What is needed: Keep only the lines from the top of the listing through the one with "equally many points.", and reproduce them unaltered.

(Dataset rows)

━━━━━━━━━━━━━━━━━━━━━━━━━━━━━━

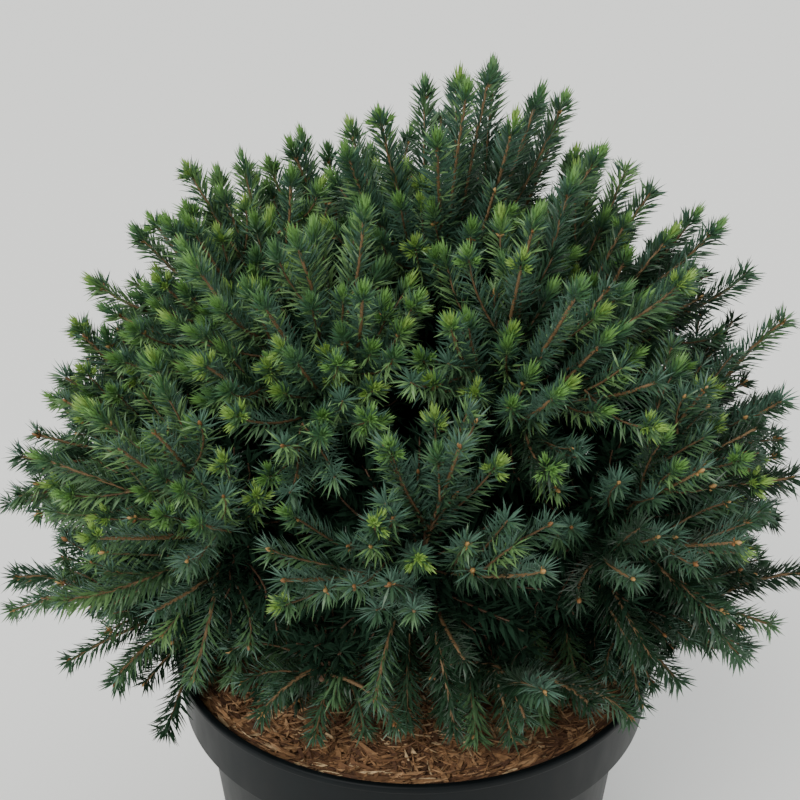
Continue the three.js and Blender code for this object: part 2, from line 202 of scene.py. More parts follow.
def tubes(paths, radii, sides):
    """Closed tapering tubes with pointed ends along many paths of equally many points.

    paths is (tubes, points, 3) and radii (tubes, points). Gives corners and triangles."""
    count, points, _ = paths.shape
    tangents = unit(np.gradient(paths, axis=1))
    helper = np.where(np.abs(tangents[:, :1, 2:]) > 0.9, [[[1.0, 0, 0]]], [[[0, 0, 1.0]]])
    side = unit(np.cross(tangents, helper))
    rise = np.cross(side, tangents)
    turn = np.arange(sides) * 2 * math.pi / sides
    around = turned(side[:, :, None], rise[:, :, None], turn)
    rings = paths[:, :, None] + around * radii[:, :, None, None]
    foot = paths[:, :1] - tangents[:, :1] * radii[:, :1, None] * 0.5
    tip = paths[:, -1:] + tangents[:, -1:] * radii[:, -1:, None] * 0.8
    corners = np.concatenate([rings.reshape(count, -1, 3), foot, tip], axis=1)
    faces = []
    for j in range(points - 1):
        for i in range(sides):
            a, b = j * sides + i, j * sides + (i + 1) % sides
            faces += [(a, a + sides, b), (b, a + sides, b + sides)]
    last = (points - 1) * sides
    for i in range(sides):
        following = (i + 1) % sides
        faces += [(i, following, points * sides), (last + following, last + i, points * sides + 1)]
    return joined_copies(corners, faces)


WIDEST_AT, KEEL = 0.46, 0.4  # place of a needle's widest part along it, and its arch in widths


def needle_blades(base, along, length, width, crest):
    """Closed keeled blades of four corners and four faces each, the last two of them underneath."""
    side = unit(np.cross(along, crest))
    top = np.cross(side, along)
    length, width = np.asarray(length)[:, None], np.asarray(width)[:, None]
    middle = base + along * (WIDEST_AT * length) + top * KEEL * width
    half = side * 0.5 * width
    corners = np.stack([base, middle - half, middle + half, base + along * length], axis=1)
    return joined_copies(corners, [(0, 2, 1), (1, 2, 3), (0, 1, 3), (0, 3, 2)])


# --- the crown's rule
def crown_reach(ways):
    """How far the crown reaches from the hub in each direction."""
    flat = np.maximum(np.hypot(ways[..., 0], ways[..., 1]), 1e-6)
    side, front = ways[..., 0] / flat, -ways[..., 1] / flat
    front_tuck = np.where(front > 0, FRONT_TUCK, BACK_TUCK)
    side_tuck = np.where(side < 0, LEFT_TUCK, RIGHT_TUCK)
    spread = np.where(side < 0, LEFT_SPREAD, RIGHT_SPREAD)
    low = 1 - smoothstep(TUCK_FULL, TUCK_FROM, ways[..., 2])
    near_level = np.exp(-((ways[..., 2] / SPREAD_BAND) ** 2))
    tuck = (front_tuck * front**2 + side_tuck * side**2) * low
    return CROWN_RADIUS * (1 - tuck + spread * side**4 * near_level)


@lru_cache(maxsize=None)
def masses():
    """Name, tier and direction of each mass, then the unseen directions that bound the lowest ones."""
    found = []
    for tier in TIERS:
        for i in range(tier["count"]):
            name = f"{tier['name']}_{i + 1}" if tier["count"] > 1 else tier["name"]
            toward = direction(tier["az0"] + 360 * i / tier["count"], tier["elevation"])
            found.append({"name": name, "tier": tier, "toward": toward, "place": i})
    skirt = TIERS[0]
    turns = [skirt["az0"] + 360 * i / skirt["count"] for i in range(skirt["count"])]
    unseen = np.array([direction(turn, LOWEST_ELEVATION) for turn in turns])
    return found, np.array([mass["toward"] for mass in found]), unseen


def cell_of(ways):
    """The number of the mass whose cell holds each direction, or -1 below the lowest ones."""
    found, towards, unseen = masses()
    nearest = np.argmax(ways @ np.concatenate([towards, unseen]).T, axis=1)
    return np.where(nearest < len(found), nearest, -1)


def cell_width(walls, toward, across):
    """The angle from a mass's axis, in one direction across it, at which its cell ends."""
    widest = 0.0
    while True:
        angle = widest + MAIN_TWIG["angle_step"]
        if (walls @ turned(toward, across, angle)).min() * CROWN_RADIUS <= MAIN_TWIG["tip_margin"]:
            return widest
        widest = angle


def main_twigs(number):
    """Roots and tips of a mass's main twigs, in the solids' spiral, and its stem's end."""
    found, towards, unseen = masses()
    mass = found[number]
    first_seed, seed_step = MAIN_TWIG["seeds"]
    random = seeded(first_seed + seed_step * number)
    toward, tier = mass["toward"], mass["tier"]
    depth = crown_reach(toward) - HUB_RADIUS
    count = round(tier["twigs"] * min(max(depth / MAIN_TWIG["full_depth"], MAIN_TWIG["fewest"]), 1.0))
    side, rise = across_from(toward)
    others = np.concatenate([np.delete(towards, number, axis=0), unseen])
    walls = unit(toward - others)
    ways = []
    for k in range(count):
        across = turned(side, rise, k * GOLDEN_ANGLE + MAIN_TWIG["jitter"] * next(random))
        angle = cell_width(walls, toward, across) * math.sqrt(k / (count - 1))
        ways.append(turned(toward, across, angle))
    stem_end = HUB_RADIUS + (crown_reach(toward) - HUB_RADIUS) * MAIN_TWIG["stem"]
    inset, (first, run), (least, spread) = (MAIN_TWIG[part] for part in ("inset", "roots", "reach"))
    roots, tips = [], []
    for k, way in enumerate(ways):
        lift = tier["lift"] if k < tier["leaders"] else 0.0
        reach = crown_reach(way) * (least + spread * next(random) + lift)
        along = first + run * k / count
        roots.append(HUB + toward * (HUB_RADIUS + inset + (stem_end - HUB_RADIUS - inset) * along))
        tips.append(HUB + way * reach)
    return np.array(roots), np.array(tips), stem_end


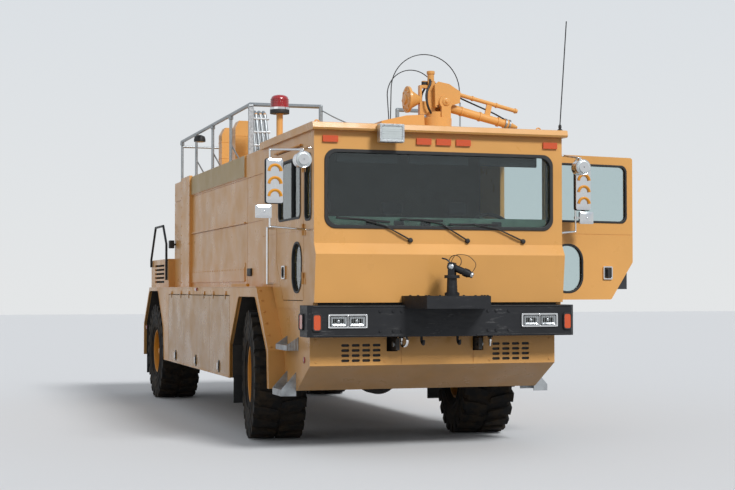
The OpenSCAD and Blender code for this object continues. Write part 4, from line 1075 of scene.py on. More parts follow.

━━━━━━━━━━━━━━━━━━━━━━━━━━━━━━

The result:
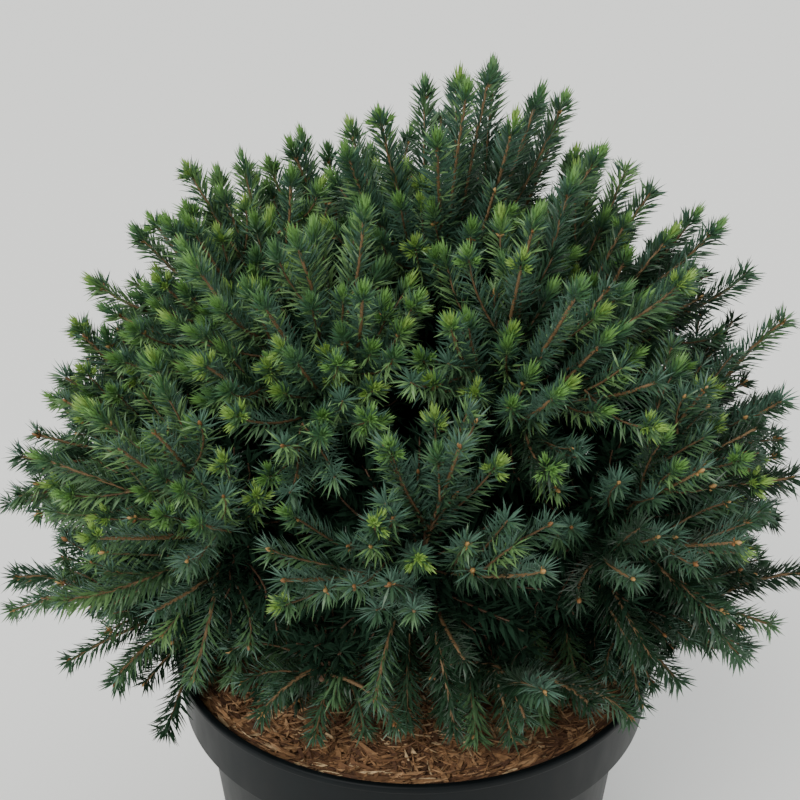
Continue the three.js and Blender code for this object: part 2, from line 202 of scene.py. More parts follow.
def tubes(paths, radii, sides):
    """Closed tapering tubes with pointed ends along many paths of equally many points.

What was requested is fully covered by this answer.